▸ WORK TO BE COMPLETED:
State how many lines include "from", giving the number by itself.

▸ RECORDED INFORMATION:
--- begin ---
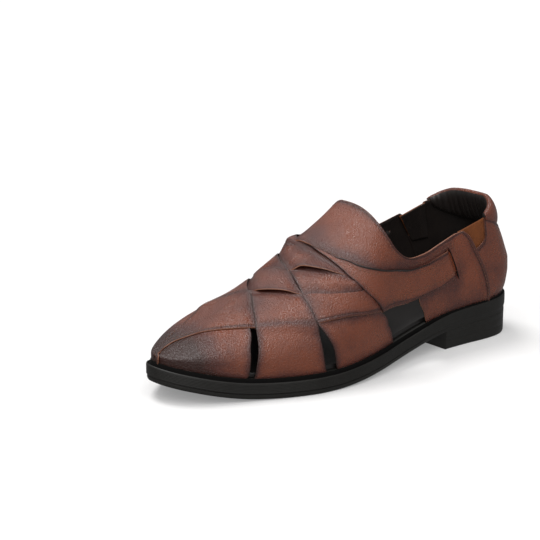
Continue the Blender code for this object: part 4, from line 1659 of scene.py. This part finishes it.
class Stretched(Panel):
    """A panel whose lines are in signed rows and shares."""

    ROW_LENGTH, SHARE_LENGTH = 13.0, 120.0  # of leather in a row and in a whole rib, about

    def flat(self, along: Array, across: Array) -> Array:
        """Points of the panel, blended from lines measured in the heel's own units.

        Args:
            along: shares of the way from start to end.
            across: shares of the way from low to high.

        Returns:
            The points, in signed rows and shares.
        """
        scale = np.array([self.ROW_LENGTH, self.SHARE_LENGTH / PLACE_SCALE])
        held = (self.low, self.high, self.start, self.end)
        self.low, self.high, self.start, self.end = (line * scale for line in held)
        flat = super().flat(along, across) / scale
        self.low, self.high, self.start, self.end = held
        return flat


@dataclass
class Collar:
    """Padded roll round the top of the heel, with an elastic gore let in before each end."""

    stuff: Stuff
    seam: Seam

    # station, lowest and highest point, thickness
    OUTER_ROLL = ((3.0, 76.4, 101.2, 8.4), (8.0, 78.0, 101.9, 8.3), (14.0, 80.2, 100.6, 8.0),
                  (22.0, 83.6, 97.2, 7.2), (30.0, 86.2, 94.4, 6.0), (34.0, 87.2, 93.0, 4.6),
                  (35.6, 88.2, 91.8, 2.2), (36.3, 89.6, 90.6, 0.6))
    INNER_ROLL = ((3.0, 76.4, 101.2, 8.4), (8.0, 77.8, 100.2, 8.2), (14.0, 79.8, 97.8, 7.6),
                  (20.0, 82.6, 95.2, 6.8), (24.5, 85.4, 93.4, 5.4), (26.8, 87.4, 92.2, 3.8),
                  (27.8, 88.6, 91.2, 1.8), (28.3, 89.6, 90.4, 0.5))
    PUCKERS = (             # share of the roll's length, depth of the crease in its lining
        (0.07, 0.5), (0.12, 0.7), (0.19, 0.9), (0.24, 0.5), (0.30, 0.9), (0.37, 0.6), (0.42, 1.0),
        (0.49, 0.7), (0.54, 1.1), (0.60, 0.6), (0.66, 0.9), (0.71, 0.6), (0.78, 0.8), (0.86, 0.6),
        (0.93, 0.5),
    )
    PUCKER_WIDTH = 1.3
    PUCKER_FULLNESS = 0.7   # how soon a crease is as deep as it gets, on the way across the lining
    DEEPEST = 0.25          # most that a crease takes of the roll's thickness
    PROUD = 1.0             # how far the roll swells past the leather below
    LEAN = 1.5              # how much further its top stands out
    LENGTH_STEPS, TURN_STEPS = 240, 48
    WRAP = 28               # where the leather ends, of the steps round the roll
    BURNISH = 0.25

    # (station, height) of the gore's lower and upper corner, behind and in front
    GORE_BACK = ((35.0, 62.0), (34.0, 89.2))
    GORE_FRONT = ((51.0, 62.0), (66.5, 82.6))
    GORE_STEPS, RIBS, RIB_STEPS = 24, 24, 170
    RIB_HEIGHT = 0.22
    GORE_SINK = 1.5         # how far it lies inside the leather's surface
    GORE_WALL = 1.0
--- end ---
▸ WRITTEN SOLUTION:
4